Although there is considerable evidence that the British Gothic novel was voraciously read in the United States, few Americans attempted their hand at it: the sole exponent of the form was Charles Brockden Brown (1771–1810), who chose to follow the model of Ann Radcliffe in making use of what has been termed the “explained supernatural,” where the supernatural is suggested at the outset but ultimately explained away as the product of misconstrual or trickery. As a result, Brockden Brown does not qualify as America’s first supernaturalist, and that distinction remains with the unlikely figure of Washington Irving: unlikely because his writing as a whole—lighthearted, urbane, comic, even at times self-parodic—would seem as far removed from the flamboyant luridness of Matthew Gregory Lewis or the guilt-ridden intensity of Charles Ro
bert Maturin as anything could possibly be. And yet, the supernatural comprised a persistent thread in Irving’s work, notably in his two story collections, The Sketch Book (1820) and Tales of a Traveller (1824). That Irving was able to find inspiration in the Dutch legendry of New York and New England—a legendry already two centuries old by the time he began writing—suggests that even a “new” land (new, of course, only in terms of European settlement) could quickly gain a fund of superstition that had the potential of generating supernatural literature.
In the next generation, two towering figures—Edgar Allan Poe and Nathaniel Hawthorne—chose starkly different means to convey the supernatural. Hawthorne, plagued by an overriding sense of sin inspired by the religious fanaticism of the Puritan settlers of Massachusetts, found in the American seventeenth century—culminating in the real-life horror of the Salem witchcraft trials—a fitting analogue of the European Dark Ages, and his novels and tales, supernatural and otherwise, constantly draw upon the Puritan past as a source of evil that continues to cast its shadow over the present.
Poe, younger and more forward-looking, felt the need to found his horrors on the potentially hideous aberrations of the human mind, with the result that much of his best fiction falls into the category of psychological horror (“The Tell-Tale Heart,” “The Man of the Crowd”).
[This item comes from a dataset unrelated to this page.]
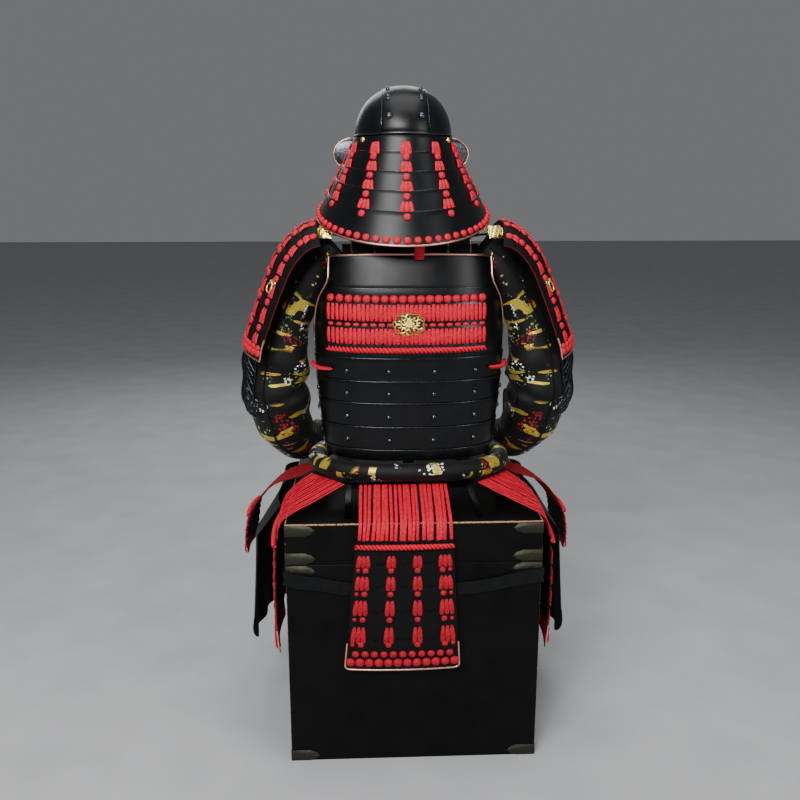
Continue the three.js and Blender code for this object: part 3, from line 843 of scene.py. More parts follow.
# ---- the hanging side tie ----------------------------------------------------------------------------
def side_tie():
    """A soft black cord tied at the right side: a loop, then two short tails in one run."""
    rows = [(-207, 34, 782), (-212, 40, 772), (-221, 47, 752), (-226, 52, 733), (-221, 52, 719),
            (-212, 50, 722), (-207, 47, 736), (-205, 42, 748), (-203, 36, 738), (-203, 38, 712),
            (-203, 41, 684), (-201, 42, 660)]
    line = route(rows)
    spots = [line(i / 36) for i in range(37)]
    tie = one_strand("side_tie_cord", spots, [aside(spot) for spot in spots], (4.8, 4.8), COTTON, "side_tie",
                     sides=10)
    length = sum((b - a).length for a, b in zip(spots, spots[1:])) * MM
    knot = settle(written("side_tie_knot", copies(BALL, [
        (spots[0] + point(-1, 0, 0), point(0, 1, 0), point(0, 0, 1), point(-1, 0, 0), 0.8)])), COTTON)


# ---- storage box -------------------------------------------------------------------------------------
def open_box(name, low, high, open_top, node):
    """Boards glued up as a box with one side open, edges eased."""
    bpy.ops.object.select_all(action="DESELECT")
    bpy.ops.mesh.primitive_cube_add(size=1)
    piece = bpy.context.object
    piece.name = name
    bpy.ops.object.mode_set(mode="EDIT")
    bpy.ops.mesh.select_all(action="SELECT")
    bpy.ops.transform.resize(value=tuple((h - l) * MM for l, h in zip(low, high)))
    bpy.ops.transform.translate(value=tuple((h + l) / 2 * MM for l, h in zip(low, high)))
    bpy.ops.mesh.select_all(action="DESELECT")
    bpy.ops.object.mode_set(mode="OBJECT")
    for face in piece.data.polygons:
        face.select = face.normal.z > 0.5 if open_top else face.normal.z < -0.5
    bpy.ops.object.mode_set(mode="EDIT")
    bpy.ops.mesh.delete(type="FACE")
    bpy.ops.object.mode_set(mode="OBJECT")
    apply_modifier(piece, "SOLIDIFY", thickness=BOX["board"] * MM, offset=-1, use_even_offset=True)
    apply_modifier(piece, "BEVEL", width=1.6 * MM, segments=3)
    settle(smooth(piece), BOX_PAINT, node)


def bracket_leaf():
    """One leaf of a corner bracket, 60 by 24 mm, its free end drawn to a pointed ogee; three nails."""
    outline = [(0, -12), (0, 12), (40, 12), (44, 9.5), (47, 8.6), (50, 8.2), (53, 6), (56, 2.4), (60, 0)]
    outline += [(x, -y) for x, y in reversed(outline[2:-1])]
    bpy.ops.object.select_all(action="DESELECT")
    bpy.ops.mesh.primitive_circle_add(vertices=len(outline), radius=MM, fill_type="NGON")
    leaf = bpy.context.object
    for vertex, (x, y) in zip(leaf.data.vertices, outline):
        vertex.co = (x * MM, y * MM, 0)
    edit_all(bpy.ops.mesh.normals_make_consistent, inside=False)
    if leaf.data.polygons[0].normal.z < 0:
        leaf.data.flip_normals()
    apply_modifier(leaf, "SOLIDIFY", thickness=0.9 * MM, offset=1)
    apply_modifier(leaf, "BEVEL", width=0.3 * MM, segments=1, limit_method="ANGLE",
                   angle_limit=math.radians(60))
    parts = [shape_of(leaf)]
    for x in (12, 30, 49):
        parts += copies(RIVET, [(point(x, 0, 0.8), point(1, 0, 0), point(0, 1, 0), point(0, 0, 1), 0.36)])
    return parts


def brackets():
    x, y = BOX["width"] / 2, BOX["depth"] / 2
    heights = [12.5, BOX["seam"] - 14, BOX["seam"] + 13, BOX["height"] - 13]
    leaf = bracket_leaf()
    up = point(0, 0, 1)
    for sx in (1, -1):
        for sy in (1, -1):
            places = []
            for z in heights:
                places.append((point(sx * x, sy * (y + 0.05), z), point(-sx, 0, 0), up, point(0, sy, 0), 1))
                places.append((point(sx * (x + 0.05), sy * y, z), point(0, -sy, 0), up, point(sx, 0, 0), 1))
            parts = [part for pattern in leaf for part in copies(pattern, places)]
            name = f"corner_brackets_{'left' if sx > 0 else 'right'}_{'back' if sy > 0 else 'front'}"
            settle(written(name, parts), AGED_BRASS_AND_SHADE)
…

As he noted somewhat aggressively in the preface to Tales of the Grotesque and Arabesque (1840), in defending himself from accusations that many of his horrors were borrowed from European examples, “I maintain that terror is not of Germany, but of the soul.” And yet, Poe rarely strayed from the supernatural; indeed, many of his most distinctive tales chart the progressive breakdown of the ratiocinative intellect when faced with the “suspension of natural laws.” Poe also recognized that compression was a key element in producing the frisson of supernatural terror: in accordance with his strictures on the “unity of effect,” he understood that an emotion so fleeting as that of fear could best be generated in short compass, and for a century or more his example compelled the great majority of literary supernaturalists to adhere to the short story as the preferred vehicle for the supernatural. Indeed, it could be said that “The Fall of the House of Usher” is a kind of rebuke to those countless British Gothicists who had dissipated the vital core of their supernatural conceptions by extending it over novel length: here, instead, was a “Gothic castle” every bit as terrifying as that of Otranto or Udolpho, but concentrated in a fraction of the space. Poe achieved this condensation by a particularly dense, frenetic prose style that could easily be mocked (and would in fact be mocked by such a fastidious writer as Henry James), but whose emotive power is difficult to gainsay.